Pourquoi Esdeline, qui a finalement atteint la Louisiane, et qui, après bien des aventures, est demandée en mariage par Forestier - il veut acheter une propriété, Magnolia, et y vivre avec elle - revient-elle en France, à la fin de 1765, sur La Belle-Métisse et se rend-elle dans les Vosges ? N'a-t-elle pas perdu l'espoir de retrouver la trace de Cauvin Sauvé ? Veut-elle revoir sa petite soeur, qu'elle avait abandonnée pour suivre Cauvin ? Apolline est-elle vraiment sa soeur ? Les secrets sont encore plus lourds qu'on ne l'imaginait. Et Cauvin Sauvé est bien vivant, mais n'a jamais quitté la France, il s'est simplement débarrassé d'Esdeline avant de revenir dans les Vosges. Comment pourrait-elle ne pas se venger de lui ?
Lire
Christine Ferniot, juillet-août 2006
La Rouge Bête, pirate des mers et des granges
Dans une langue somptueuse, Pierre Pelot raconte les péripéties d'une jeune femme au XVIIIe siècle.

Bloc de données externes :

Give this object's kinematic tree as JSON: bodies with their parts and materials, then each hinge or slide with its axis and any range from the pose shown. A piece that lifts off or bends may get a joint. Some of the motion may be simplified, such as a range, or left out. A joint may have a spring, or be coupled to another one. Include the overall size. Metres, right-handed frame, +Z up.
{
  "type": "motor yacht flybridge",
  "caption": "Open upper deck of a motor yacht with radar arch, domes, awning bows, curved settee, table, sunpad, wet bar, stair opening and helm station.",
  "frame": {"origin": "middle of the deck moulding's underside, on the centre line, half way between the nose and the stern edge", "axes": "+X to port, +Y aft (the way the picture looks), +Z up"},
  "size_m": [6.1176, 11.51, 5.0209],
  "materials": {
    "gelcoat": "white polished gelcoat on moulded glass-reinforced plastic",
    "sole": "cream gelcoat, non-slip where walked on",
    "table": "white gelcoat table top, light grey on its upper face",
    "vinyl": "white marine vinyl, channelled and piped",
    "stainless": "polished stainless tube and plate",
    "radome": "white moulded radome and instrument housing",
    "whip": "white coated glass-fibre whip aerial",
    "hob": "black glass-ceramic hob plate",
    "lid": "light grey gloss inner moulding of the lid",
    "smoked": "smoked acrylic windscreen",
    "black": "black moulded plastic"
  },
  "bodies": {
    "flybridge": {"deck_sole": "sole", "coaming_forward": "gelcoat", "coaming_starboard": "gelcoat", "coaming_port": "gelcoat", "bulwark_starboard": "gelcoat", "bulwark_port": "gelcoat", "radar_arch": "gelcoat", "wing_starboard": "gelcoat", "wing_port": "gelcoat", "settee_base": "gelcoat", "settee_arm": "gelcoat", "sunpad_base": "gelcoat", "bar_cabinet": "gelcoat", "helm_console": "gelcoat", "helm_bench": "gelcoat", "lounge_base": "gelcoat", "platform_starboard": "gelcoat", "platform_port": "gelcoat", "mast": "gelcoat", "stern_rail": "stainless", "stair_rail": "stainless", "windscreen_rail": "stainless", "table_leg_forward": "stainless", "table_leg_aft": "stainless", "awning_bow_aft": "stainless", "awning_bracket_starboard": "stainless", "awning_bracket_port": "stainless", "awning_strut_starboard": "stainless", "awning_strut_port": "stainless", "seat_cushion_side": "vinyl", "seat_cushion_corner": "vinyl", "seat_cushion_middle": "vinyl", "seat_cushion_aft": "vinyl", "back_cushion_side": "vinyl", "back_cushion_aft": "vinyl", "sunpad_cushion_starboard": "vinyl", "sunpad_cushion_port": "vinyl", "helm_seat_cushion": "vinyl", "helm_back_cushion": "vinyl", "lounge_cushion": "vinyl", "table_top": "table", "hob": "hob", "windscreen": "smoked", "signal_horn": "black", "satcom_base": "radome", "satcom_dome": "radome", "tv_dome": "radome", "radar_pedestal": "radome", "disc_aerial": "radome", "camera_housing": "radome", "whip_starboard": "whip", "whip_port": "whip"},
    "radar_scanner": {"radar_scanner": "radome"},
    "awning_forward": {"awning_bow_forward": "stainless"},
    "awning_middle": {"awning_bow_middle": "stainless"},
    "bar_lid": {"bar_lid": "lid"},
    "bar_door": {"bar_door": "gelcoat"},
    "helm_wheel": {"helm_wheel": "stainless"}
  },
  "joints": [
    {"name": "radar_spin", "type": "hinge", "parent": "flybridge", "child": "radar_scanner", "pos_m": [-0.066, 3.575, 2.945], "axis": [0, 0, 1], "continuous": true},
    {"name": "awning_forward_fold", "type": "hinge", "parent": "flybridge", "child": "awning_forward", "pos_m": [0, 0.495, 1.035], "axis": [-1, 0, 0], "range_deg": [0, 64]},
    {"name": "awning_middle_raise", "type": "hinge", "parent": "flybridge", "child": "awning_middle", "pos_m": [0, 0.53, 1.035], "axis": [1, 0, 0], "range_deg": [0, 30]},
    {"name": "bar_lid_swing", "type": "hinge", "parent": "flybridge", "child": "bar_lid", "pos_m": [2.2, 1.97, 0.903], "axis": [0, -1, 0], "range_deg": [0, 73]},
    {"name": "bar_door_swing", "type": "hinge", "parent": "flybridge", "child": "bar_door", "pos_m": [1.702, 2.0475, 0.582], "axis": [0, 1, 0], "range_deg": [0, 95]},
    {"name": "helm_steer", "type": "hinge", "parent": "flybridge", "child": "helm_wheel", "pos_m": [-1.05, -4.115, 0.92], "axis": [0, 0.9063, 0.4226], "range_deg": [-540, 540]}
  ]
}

Il avait déjà tâté du western, du polar, de la science-fiction, du roman historique, de la bande dessinée. Mais, depuis quelques années, Pierre Pelot avait envie de se pencher sur le monde des pirates, tenté qu'il était de replonger dans ses passions d'enfance, du côté de Barbe Noire et du capitaine Crochet.

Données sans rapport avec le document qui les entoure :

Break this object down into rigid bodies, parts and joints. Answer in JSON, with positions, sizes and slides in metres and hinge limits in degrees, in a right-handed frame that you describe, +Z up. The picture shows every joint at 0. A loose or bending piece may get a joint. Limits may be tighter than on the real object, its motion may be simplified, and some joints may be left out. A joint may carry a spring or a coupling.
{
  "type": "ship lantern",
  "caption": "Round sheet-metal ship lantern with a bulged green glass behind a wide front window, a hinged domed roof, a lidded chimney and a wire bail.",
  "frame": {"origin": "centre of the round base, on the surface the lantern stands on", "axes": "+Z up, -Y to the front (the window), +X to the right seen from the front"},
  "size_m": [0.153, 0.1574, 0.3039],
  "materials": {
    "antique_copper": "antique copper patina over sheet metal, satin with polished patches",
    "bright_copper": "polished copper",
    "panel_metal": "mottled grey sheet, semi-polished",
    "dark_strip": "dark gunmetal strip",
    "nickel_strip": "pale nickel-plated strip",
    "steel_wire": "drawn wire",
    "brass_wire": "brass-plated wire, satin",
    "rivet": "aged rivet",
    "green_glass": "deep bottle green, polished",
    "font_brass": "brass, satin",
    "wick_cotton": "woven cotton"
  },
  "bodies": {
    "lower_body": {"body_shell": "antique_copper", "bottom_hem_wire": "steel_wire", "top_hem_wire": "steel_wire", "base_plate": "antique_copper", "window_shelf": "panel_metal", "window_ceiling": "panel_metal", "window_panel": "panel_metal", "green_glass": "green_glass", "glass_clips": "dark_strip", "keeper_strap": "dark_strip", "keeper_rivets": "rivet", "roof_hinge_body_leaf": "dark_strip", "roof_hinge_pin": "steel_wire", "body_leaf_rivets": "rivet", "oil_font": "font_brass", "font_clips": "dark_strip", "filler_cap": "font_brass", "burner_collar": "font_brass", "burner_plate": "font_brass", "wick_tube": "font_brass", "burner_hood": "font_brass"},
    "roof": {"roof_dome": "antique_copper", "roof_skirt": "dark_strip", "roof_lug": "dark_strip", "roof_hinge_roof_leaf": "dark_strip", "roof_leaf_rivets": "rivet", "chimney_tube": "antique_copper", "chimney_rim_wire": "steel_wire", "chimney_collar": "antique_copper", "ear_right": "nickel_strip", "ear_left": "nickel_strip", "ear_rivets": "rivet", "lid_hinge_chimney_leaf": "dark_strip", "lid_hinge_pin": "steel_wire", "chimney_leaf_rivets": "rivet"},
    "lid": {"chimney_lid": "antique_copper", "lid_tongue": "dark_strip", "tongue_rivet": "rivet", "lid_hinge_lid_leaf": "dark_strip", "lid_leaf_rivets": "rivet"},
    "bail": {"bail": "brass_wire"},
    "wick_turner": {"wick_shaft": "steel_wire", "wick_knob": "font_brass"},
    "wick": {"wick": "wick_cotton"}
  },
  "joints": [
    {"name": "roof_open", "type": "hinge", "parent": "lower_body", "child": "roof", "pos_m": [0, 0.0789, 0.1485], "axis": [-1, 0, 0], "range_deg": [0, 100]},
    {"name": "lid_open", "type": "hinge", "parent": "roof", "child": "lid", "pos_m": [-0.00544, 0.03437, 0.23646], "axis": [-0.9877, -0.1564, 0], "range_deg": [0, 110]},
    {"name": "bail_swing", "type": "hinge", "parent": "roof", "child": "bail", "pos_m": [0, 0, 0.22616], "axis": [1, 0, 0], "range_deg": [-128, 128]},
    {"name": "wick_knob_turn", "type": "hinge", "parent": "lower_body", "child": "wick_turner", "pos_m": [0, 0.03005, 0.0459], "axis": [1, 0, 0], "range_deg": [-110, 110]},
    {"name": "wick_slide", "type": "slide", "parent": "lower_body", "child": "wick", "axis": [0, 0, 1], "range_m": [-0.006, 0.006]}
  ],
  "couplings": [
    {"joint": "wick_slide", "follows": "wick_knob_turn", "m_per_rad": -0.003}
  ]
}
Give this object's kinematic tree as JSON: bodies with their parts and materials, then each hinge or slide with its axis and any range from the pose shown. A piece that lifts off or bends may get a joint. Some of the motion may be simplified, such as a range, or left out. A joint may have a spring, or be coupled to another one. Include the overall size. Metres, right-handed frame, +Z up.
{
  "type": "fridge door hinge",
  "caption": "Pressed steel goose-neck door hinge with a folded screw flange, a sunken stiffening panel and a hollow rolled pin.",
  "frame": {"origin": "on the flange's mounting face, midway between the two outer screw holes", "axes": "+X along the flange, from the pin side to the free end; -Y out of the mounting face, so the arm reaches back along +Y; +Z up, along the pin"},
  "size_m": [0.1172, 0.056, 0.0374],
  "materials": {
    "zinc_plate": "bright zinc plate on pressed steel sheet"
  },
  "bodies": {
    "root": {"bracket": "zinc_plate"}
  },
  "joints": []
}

L'Ombre des voyageuses est d'abord une histoire de femme, Esdeline Favier, surnommée «la Rouge Bête» pour ses longs cheveux aussi flamboyants que son caractère. C'est également une incroyable saga avec pavillon noir, flots déchaînés, filles violées par des marins ivres de gnôle, vengeances et passions. Au début du XVIIIe siècle, Esdeline la rouquine naît en Lorraine, petite bergère miséreuse au tempérament bien trempé. Traitée comme une esclave par sa propre famille, elle dort dans les granges avec ses chèvres. Elle croise Cauvin et, par amour, le suit pour s'embarquer avec lui pour les Amériques. Sauf qu'au moment de partir, Cauvin disparaît et Esdeline se retrouve seule sur une frégate, La Fortune, en partance pour la Louisiane. Mais la route est longue, les embûches multiples et la Rouge Bête, véritable louve des mers, ne reviendra que quinze ans plus tard dans son pays natal, accompagnée d'une troupe colorée et d'une réputation de pirate sanguinaire.

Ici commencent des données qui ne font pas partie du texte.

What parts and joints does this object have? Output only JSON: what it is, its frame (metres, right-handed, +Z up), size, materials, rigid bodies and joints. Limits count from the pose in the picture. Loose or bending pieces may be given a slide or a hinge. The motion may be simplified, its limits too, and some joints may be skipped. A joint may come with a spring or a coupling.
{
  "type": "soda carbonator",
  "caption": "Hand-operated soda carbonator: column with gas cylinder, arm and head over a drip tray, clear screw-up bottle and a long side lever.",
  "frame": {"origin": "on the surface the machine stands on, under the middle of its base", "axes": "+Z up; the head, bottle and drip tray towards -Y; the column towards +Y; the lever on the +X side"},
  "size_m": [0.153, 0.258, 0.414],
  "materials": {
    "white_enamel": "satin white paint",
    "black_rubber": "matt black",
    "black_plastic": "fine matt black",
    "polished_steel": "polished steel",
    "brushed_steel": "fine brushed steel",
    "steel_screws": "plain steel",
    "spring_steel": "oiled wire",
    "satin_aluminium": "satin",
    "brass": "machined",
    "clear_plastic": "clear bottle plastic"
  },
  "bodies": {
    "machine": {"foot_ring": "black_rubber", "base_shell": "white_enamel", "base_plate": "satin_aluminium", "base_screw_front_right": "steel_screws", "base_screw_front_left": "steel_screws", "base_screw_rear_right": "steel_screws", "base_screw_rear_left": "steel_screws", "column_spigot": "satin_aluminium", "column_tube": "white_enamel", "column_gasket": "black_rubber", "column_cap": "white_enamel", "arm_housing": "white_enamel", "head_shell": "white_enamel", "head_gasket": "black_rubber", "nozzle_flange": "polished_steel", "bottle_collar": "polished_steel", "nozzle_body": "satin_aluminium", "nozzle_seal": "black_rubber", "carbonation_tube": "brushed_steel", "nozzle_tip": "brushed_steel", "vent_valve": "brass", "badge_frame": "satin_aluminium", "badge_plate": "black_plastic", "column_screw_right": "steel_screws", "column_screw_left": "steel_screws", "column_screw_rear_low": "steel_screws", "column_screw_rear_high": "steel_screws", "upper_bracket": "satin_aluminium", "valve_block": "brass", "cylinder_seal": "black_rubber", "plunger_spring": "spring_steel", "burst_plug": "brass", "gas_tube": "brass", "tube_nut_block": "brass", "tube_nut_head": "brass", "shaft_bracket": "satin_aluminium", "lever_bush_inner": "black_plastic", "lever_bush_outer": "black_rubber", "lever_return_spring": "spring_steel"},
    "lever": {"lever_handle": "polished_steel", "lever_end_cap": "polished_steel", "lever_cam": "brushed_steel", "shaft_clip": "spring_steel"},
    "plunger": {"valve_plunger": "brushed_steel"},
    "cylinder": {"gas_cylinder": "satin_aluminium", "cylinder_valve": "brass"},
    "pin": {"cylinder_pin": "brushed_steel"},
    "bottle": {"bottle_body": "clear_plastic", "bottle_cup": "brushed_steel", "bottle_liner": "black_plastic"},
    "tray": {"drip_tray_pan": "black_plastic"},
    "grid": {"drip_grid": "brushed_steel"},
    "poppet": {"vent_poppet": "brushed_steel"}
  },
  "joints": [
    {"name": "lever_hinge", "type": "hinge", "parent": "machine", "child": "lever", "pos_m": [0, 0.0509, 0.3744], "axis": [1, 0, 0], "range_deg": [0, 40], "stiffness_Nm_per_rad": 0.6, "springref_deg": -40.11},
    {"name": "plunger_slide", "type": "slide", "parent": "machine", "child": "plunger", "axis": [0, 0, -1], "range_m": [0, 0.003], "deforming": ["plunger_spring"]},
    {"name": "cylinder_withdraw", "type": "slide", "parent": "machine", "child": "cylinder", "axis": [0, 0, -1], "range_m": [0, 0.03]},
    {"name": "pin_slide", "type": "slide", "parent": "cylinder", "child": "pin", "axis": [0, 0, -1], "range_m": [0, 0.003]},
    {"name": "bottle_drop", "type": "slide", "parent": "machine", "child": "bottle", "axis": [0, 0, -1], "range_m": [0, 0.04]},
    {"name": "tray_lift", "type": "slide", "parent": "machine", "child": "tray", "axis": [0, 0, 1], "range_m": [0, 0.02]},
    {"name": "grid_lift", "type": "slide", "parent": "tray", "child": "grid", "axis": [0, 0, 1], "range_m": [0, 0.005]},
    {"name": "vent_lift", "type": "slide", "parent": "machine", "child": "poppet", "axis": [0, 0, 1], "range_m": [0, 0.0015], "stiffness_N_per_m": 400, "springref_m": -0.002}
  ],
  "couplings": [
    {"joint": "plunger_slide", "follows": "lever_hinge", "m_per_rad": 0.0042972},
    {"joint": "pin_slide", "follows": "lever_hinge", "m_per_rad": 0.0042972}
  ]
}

Pierre Pelot ne cherche pas la facilité : il imagine une langue bien à lui, sorte d'ancien français bigarré et tordu, ose s'exprimer au féminin, et fait traverser le monde entier à son lecteur, n'épargnant ni les combats, ni les naufrages, ni les revanches familiales ou les amours de bravaches. Des granges pouilleuses de la Moselle aux craquements morbides des rafiots, il parvient à esquiver tous les dangers grâce à une espèce de folie, une grande fougue descriptive. Jamais il ne recule devant les situations les plus improbables et les plus extrêmes. Car, chez Pelot, on ne s'aime pas, on s'agrippe. On ne meurt pas dans son lit, mais dans la cale d'un rafiot. On croise toutes les cultures, des Hurons aux Wolofs. Et son écriture, sanguine comme la chevelure de son héroïne, n'en finit pas de nous emporter et de nous éblouir.